GIVEN EXERCISE: Locate each line holding the string "code" and copy it.

SUPPLIED DATA:

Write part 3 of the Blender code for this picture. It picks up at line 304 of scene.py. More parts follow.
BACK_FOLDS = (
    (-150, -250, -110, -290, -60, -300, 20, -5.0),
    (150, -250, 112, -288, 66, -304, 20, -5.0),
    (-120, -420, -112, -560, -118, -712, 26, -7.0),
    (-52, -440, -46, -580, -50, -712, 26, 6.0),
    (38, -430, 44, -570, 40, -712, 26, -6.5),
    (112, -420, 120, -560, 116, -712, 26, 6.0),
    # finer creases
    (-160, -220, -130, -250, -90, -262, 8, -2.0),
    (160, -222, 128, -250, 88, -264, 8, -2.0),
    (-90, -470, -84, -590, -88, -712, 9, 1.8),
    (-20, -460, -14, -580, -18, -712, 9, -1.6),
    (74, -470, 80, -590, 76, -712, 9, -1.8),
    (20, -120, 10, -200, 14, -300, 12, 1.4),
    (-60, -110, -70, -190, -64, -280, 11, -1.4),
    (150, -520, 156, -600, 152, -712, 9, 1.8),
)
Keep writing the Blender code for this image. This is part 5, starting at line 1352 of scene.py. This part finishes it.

RESULT BELOW:
Write part 3 of the Blender code for this picture. It picks up at line 304 of scene.py. More parts follow.
Keep writing the Blender code for this image. This is part 5, starting at line 1352 of scene.py. This part finishes it.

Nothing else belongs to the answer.